> [AVAILABLE DATA]:
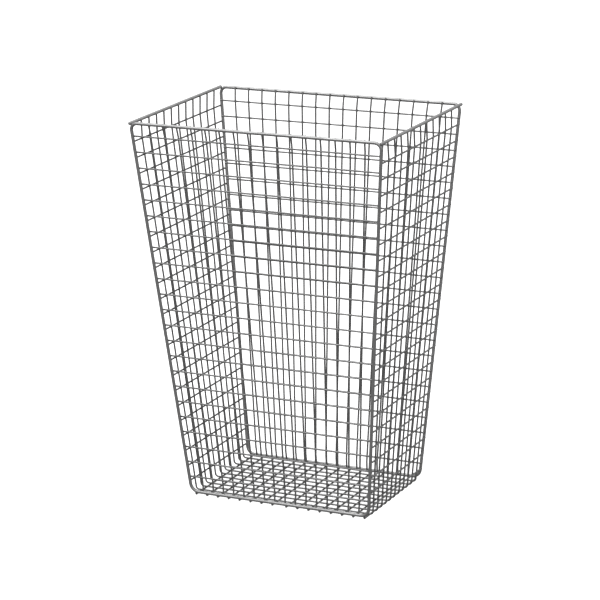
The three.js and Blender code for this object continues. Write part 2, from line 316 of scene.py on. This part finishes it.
def zinc(name, dark, light, gloss, marks=True):
    """Bright zinc plate over drawn steel: cloudy in tone, with faint die lines along the wire."""
    finish = bpy.data.materials.new(name)
    finish.use_nodes = True
    tree = finish.node_tree
    shader = tree.nodes["Principled BSDF"]
    shader.inputs["Metallic"].default_value = 1.0

    def add(kind, settings=None, inputs=None, output=0):
        return Signal.node(tree, kind, settings, inputs, output)

    here = add("ShaderNodeTexCoord", None, None, "Object")
    clouds = add("ShaderNodeTexNoise", None, {"Vector": here, "Scale": CLOUD_SCALE, "Detail": 3.0})
    grain = add("ShaderNodeTexNoise", None, {"Vector": here, "Scale": GRAIN_SCALE, "Detail": 2.0})
    relief = grain
    tone = clouds * 0.7 + grain * 0.3
    if marks:
        path = add("ShaderNodeAttribute", {"attribute_name": "drawn"}, None, "Vector")
        path = add("ShaderNodeVectorMath", {"operation": "MULTIPLY"}, {0: path, 1: DIE_LINE_STRETCH})
        lines = add("ShaderNodeTexNoise", None, {"Vector": path, "Scale": 1.0, "Detail": 4.0})
        tone = tone * 0.6 + lines * 0.4
        relief = grain * 0.4 + lines * 0.6
    lowest, highest = TONE_RANGE
    spread_of_tone = {"Value": tone, "From Min": lowest, "From Max": highest}
    share = add("ShaderNodeMapRange", {"clamp": True}, spread_of_tone)
    colour = add("ShaderNodeMix", {"data_type": "RGBA"}, {0: share, 6: grey(dark), 7: grey(light)}, 2)
    tree.links.new(colour.socket, shader.inputs["Base Color"])
    roughness = gloss + GRAIN_GLOSS * (grain - 0.5) + DARK_GLOSS * (0.5 - share)
    tree.links.new(roughness.socket, shader.inputs["Roughness"])
    depth = {"Height": relief, "Strength": RELIEF_STRENGTH, "Distance": RELIEF_DEPTH}
    bump = add("ShaderNodeBump", None, depth)
    tree.links.new(bump.socket, shader.inputs["Normal"])
    return finish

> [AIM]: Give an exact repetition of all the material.

> [EXERCISE RESULT]:
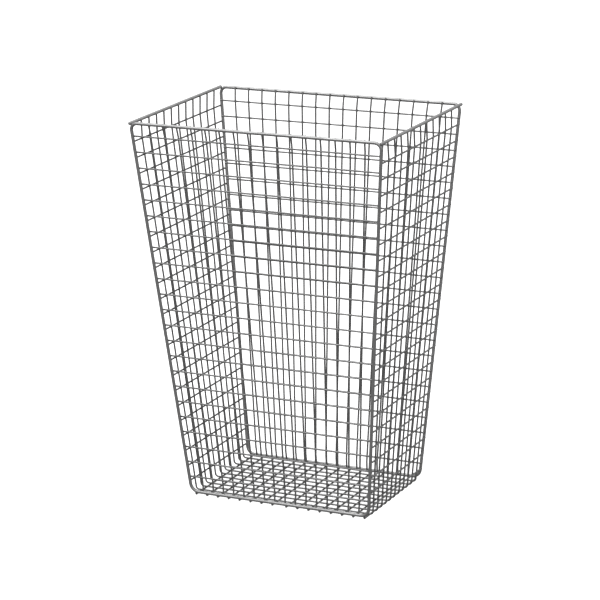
The three.js and Blender code for this object continues. Write part 2, from line 316 of scene.py on. This part finishes it.
def zinc(name, dark, light, gloss, marks=True):
    """Bright zinc plate over drawn steel: cloudy in tone, with faint die lines along the wire."""
    finish = bpy.data.materials.new(name)
    finish.use_nodes = True
    tree = finish.node_tree
    shader = tree.nodes["Principled BSDF"]
    shader.inputs["Metallic"].default_value = 1.0

    def add(kind, settings=None, inputs=None, output=0):
        return Signal.node(tree, kind, settings, inputs, output)

    here = add("ShaderNodeTexCoord", None, None, "Object")
    clouds = add("ShaderNodeTexNoise", None, {"Vector": here, "Scale": CLOUD_SCALE, "Detail": 3.0})
    grain = add("ShaderNodeTexNoise", None, {"Vector": here, "Scale": GRAIN_SCALE, "Detail": 2.0})
    relief = grain
    tone = clouds * 0.7 + grain * 0.3
    if marks:
        path = add("ShaderNodeAttribute", {"attribute_name": "drawn"}, None, "Vector")
        path = add("ShaderNodeVectorMath", {"operation": "MULTIPLY"}, {0: path, 1: DIE_LINE_STRETCH})
        lines = add("ShaderNodeTexNoise", None, {"Vector": path, "Scale": 1.0, "Detail": 4.0})
        tone = tone * 0.6 + lines * 0.4
        relief = grain * 0.4 + lines * 0.6
    lowest, highest = TONE_RANGE
    spread_of_tone = {"Value": tone, "From Min": lowest, "From Max": highest}
    share = add("ShaderNodeMapRange", {"clamp": True}, spread_of_tone)
    colour = add("ShaderNodeMix", {"data_type": "RGBA"}, {0: share, 6: grey(dark), 7: grey(light)}, 2)
    tree.links.new(colour.socket, shader.inputs["Base Color"])
    roughness = gloss + GRAIN_GLOSS * (grain - 0.5) + DARK_GLOSS * (0.5 - share)
    tree.links.new(roughness.socket, shader.inputs["Roughness"])
    depth = {"Height": relief, "Strength": RELIEF_STRENGTH, "Distance": RELIEF_DEPTH}
    bump = add("ShaderNodeBump", None, depth)
    tree.links.new(bump.socket, shader.inputs["Normal"])
    return finish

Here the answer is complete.